'''

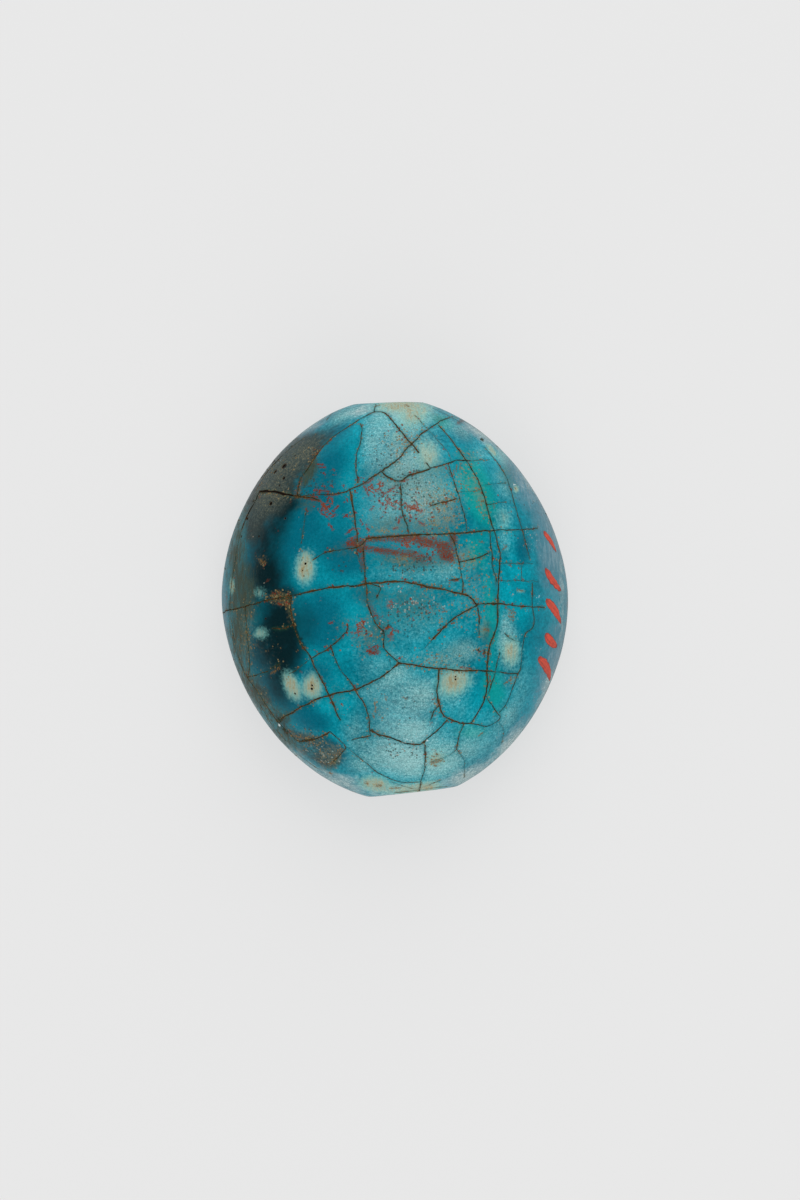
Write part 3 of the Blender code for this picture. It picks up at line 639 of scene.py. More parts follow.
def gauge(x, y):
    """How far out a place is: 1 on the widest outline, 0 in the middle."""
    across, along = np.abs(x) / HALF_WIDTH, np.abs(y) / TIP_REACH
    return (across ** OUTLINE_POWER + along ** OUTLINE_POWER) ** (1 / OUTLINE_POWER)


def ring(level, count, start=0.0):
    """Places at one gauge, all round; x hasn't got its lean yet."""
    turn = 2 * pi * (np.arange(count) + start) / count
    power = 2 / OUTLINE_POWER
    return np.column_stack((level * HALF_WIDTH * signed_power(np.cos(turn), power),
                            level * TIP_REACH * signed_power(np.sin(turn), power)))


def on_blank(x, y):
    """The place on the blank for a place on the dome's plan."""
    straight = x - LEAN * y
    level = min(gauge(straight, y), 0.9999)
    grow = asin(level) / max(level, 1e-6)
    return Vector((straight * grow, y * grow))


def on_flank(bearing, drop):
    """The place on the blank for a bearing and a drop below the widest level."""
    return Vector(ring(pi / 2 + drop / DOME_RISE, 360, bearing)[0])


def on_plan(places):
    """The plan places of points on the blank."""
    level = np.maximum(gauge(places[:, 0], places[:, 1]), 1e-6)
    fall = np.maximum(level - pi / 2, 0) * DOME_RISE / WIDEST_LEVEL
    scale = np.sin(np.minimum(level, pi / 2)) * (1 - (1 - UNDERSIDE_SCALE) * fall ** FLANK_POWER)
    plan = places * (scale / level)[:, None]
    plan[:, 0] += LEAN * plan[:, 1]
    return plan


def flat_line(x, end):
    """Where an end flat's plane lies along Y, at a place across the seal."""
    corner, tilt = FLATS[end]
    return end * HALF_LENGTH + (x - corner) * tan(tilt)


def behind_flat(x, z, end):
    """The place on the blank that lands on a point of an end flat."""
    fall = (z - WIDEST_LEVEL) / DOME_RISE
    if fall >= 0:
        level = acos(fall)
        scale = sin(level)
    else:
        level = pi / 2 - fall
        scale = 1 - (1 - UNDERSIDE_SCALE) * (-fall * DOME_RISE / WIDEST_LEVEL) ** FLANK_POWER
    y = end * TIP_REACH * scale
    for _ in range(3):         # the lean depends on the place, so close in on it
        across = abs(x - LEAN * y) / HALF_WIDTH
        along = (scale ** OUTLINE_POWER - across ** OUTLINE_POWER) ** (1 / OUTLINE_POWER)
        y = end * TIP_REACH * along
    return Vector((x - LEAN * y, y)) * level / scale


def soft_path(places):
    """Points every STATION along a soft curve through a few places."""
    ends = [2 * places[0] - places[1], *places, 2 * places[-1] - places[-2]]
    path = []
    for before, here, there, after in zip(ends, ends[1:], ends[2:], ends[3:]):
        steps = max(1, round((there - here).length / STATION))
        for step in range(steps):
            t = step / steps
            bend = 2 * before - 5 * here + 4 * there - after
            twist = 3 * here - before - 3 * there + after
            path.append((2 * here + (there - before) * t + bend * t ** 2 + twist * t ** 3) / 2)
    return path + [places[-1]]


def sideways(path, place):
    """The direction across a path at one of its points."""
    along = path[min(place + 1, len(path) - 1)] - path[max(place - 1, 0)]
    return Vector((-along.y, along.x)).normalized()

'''

WRITTEN REQUEST
Please reproduce exactly the lines above, beginning with the first and ending with the line that contains "return (across **", and include nothing outside that range.

ANSWER FOR THIS EXERCISE
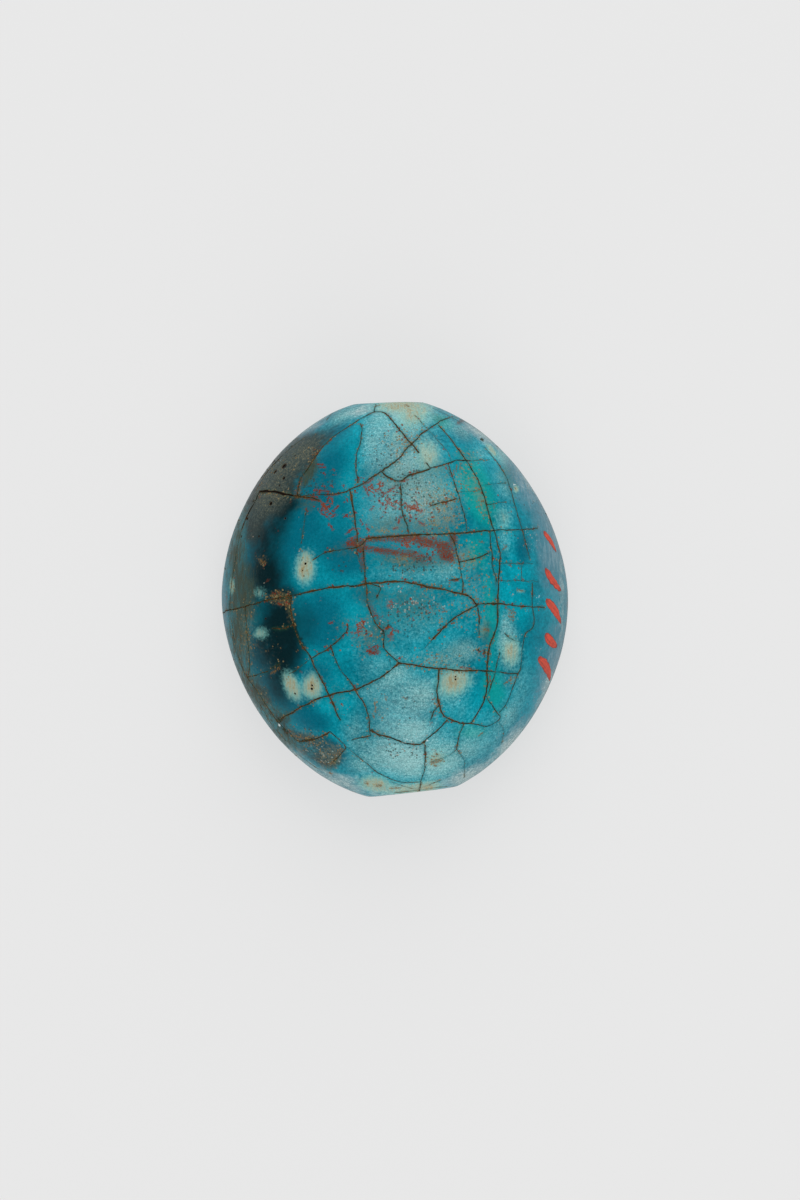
Write part 3 of the Blender code for this picture. It picks up at line 639 of scene.py. More parts follow.
def gauge(x, y):
    """How far out a place is: 1 on the widest outline, 0 in the middle."""
    across, along = np.abs(x) / HALF_WIDTH, np.abs(y) / TIP_REACH
    return (across ** OUTLINE_POWER + along ** OUTLINE_POWER) ** (1 / OUTLINE_POWER)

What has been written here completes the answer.